A loan with a €20 million buy option. A binary derivative. Two parties agree on terms: Fiorentina pays nothing now, secures the right to acquire Alex Jiménez later. Bournemouth accepts deferred settlement in exchange for potential upside. The contract is executed on paper, enforced by lawyers, regulated by FIFA. No smart contract. No on-chain settlement. No transparency.
This is the state of high-value financial agreements in 2024. The football transfer market processes billions annually, yet it operates on a ledger that cannot be audited by the public. The fragility is hidden beneath prestige and tradition.
Context: The Mechanics of a Loan with Option
The structure is simple. Buyer (Fiorentina) receives the asset (player) immediately. Seller (Bournemouth) retains ownership until the option is exercised. If exercised, the €20M flows — likely through escrow accounts maintained by the league or a bank. If not, the player returns. This is a classic style of contingent settlement, similar to a European call option in traditional finance.
In crypto, we call this a derivatives contract. We audit the code, simulate edge cases, map the attack surface. In football, the contract is often a PDF signed by executives. The counterparty risk is managed by legal recourse, not cryptographic finality. The settlement delay introduces systemic fragility. What happens if Fiorentina faces insolvency before exercising? What if Bournemouth’s ownership changes? These are not theoretical questions — they are structural flaws embedded in a multi-billion-dollar industry.
Core: Code-Level Analysis of a Paper Contract
During my 2017 audit of Golem’s ERC-20 implementation, I discovered an integer overflow in their distribution algorithm. The vulnerability would have allowed an attacker to mint infinite tokens. It was patched before launch. But the lesson remains: any financial contract, whether on-chain or off, is vulnerable to design flaws. The football transfer market has no equivalent audit process. The terms are opaque. The code is closed.

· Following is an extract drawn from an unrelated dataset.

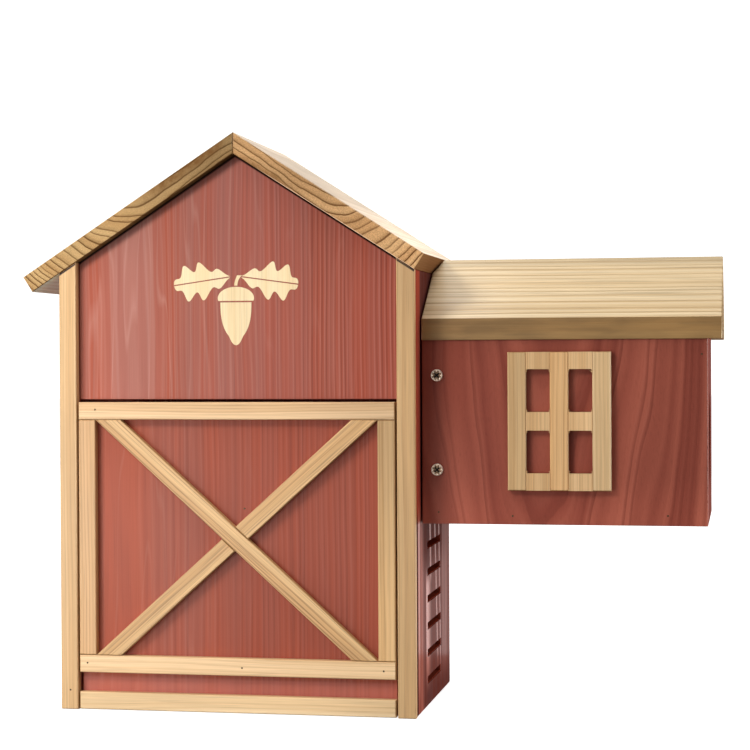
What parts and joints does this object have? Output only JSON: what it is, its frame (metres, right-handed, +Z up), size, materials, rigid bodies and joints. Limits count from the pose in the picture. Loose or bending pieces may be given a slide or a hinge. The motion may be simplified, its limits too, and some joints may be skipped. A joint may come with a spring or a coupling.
{
  "type": "squirrel house",
  "caption": "Barn-shaped wooden squirrel house with a swing-up front door, a gabled roof and a small gabled side annex with a round doorway.",
  "frame": {"origin": "centre of the main body's base, between the side walls and between the front strips' faces and the back wall's rear face", "axes": "+X to the right towards the annex, +Y from the door towards the back, +Z up"},
  "size_m": [0.5467, 0.176, 0.4533],
  "materials": {
    "natural_wood": "clear-coated honey-coloured softwood, satin",
    "roof_wood": "scorched softwood with dark growth rings, satin",
    "annex_roof_wood": "brushed pale softwood with raised straight grain, satin",
    "red_stained_wood": "barn-red stained softwood, grain showing through, satin",
    "inner_wood": "plain planed softwood",
    "fixing_metal": "yellow zinc-plated steel"
  },
  "bodies": {
    "house": {"left_wall": "red_stained_wood", "right_wall": "red_stained_wood", "back_wall": "red_stained_wood", "gable_panel": "red_stained_wood", "floor": "inner_wood", "left_corner_trim": "natural_wood", "right_corner_trim": "natural_wood", "roof_left": "roof_wood", "roof_right": "roof_wood", "pivot_pin_left": "fixing_metal", "pivot_pin_right": "fixing_metal", "annex_front_wall": "red_stained_wood", "annex_back_wall": "red_stained_wood", "annex_end_wall": "red_stained_wood", "annex_floor": "inner_wood", "annex_roof_front": "annex_roof_wood", "annex_roof_back": "annex_roof_wood", "annex_cleat_front": "inner_wood", "annex_cleat_back": "inner_wood", "annex_screw_front_lower": "fixing_metal", "annex_screw_front_upper": "fixing_metal", "annex_screw_back_lower": "fixing_metal", "annex_screw_back_upper": "fixing_metal", "window_left_stile": "natural_wood", "window_mullion": "natural_wood", "window_right_stile": "natural_wood", "window_lower_rail_left": "natural_wood", "window_middle_rail_left": "natural_wood", "window_upper_rail_left": "natural_wood", "window_lower_rail_right": "natural_wood", "window_middle_rail_right": "natural_wood", "window_upper_rail_right": "natural_wood"},
    "door": {"door_panel": "red_stained_wood", "door_top_rail": "natural_wood", "door_lower_rail": "natural_wood", "door_base_rail": "natural_wood", "door_left_stile": "natural_wood", "door_right_stile": "natural_wood", "door_brace_long": "natural_wood", "door_brace_upper": "natural_wood", "door_brace_lower": "natural_wood"}
  },
  "joints": [
    {"name": "door_swing", "type": "hinge", "parent": "house", "child": "door", "pos_m": [0, -0.0762, 0.19407], "axis": [-1, 0, 0], "range_deg": [0, 150]}
  ]
}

Consider the buy option. In DeFi, we implement options using smart contracts that automatically settle based on oracles (e.g., Chainlink). The contract enforces payment, handles expiration, and manages collateral. In the Jiménez transfer, the option is a gentlemen’s agreement. If Fiorentina chooses not to buy, Bournemouth absorbs the cost — lost playing time, potential injury, market depreciation. There is no liquidation mechanism. There is no collateral. The risk is borne entirely by the seller.
During DeFi Summer 2020, I analyzed Aave’s flash loan mechanics. I observed how composability allowed users to cascade multiple loans within a single transaction. Efficiency was high, but attack surface grew proportionally. The football transfer market is similarly composable: a player’s contract affects his team’s budget, which affects their ability to trade other players, which affects league standings, which affects broadcast revenue. A single default can cascade. Yet the settlement infrastructure remains manual and slow.
Contrarian: The Illusion of Decentralized Sports Finance
The common narrative is that blockchain can “fix” football transfers. Tokenize player contracts. Use smart contracts for automatic settlement. Allow fans to vote on transfers via governance tokens. This is naive.
Tokenization introduces new vulnerabilities. Player performance oracles can be manipulated. Governance can be captured by whales. Regulatory status remains uncertain. The Brazilian football club Santos once issued a fan token that collapsed after poor performance — a reminder that trust is not eliminated, only shifted.
The €20M option is efficient precisely because it is centralized. Two parties, one paper, limited complexity. Introducing composability — linking transfer contracts to insurance pools, prediction markets, and fan tokens — creates systemic fragility. As I wrote in my 2024 report on ETF custody solutions: “Composability is powerful until it is fatal.”
During the 2022 Terra collapse, I reverse-engineered the UST burn logic. The death spiral was mathematically inevitable once confidence broke. A similar spiral could occur in a tokenized transfer market if a player’s injury triggers cascading liquidations. The market would not have time to wait for legal arbitration.
Takeaway: The Vulnerability Forecast
The football industry will eventually adopt on-chain settlement for high-value transfers. The efficiency gains are too large to ignore. But the transition will be painful. Early implementations will suffer from oracle manipulation, governance attacks, and regulatory contradictions. The €20M option is a relic of a trusted system. The alternative — an audited, composable, on-chain contract — will take years to mature. Fragility is the price of infinite composability. Hype creates noise; protocols create history. The Jiménez deal is a signal: the market is ready for automation, but not for the risks it brings. The real question is not whether blockchain will enter football, but whether the industry will survive its first wave of composability.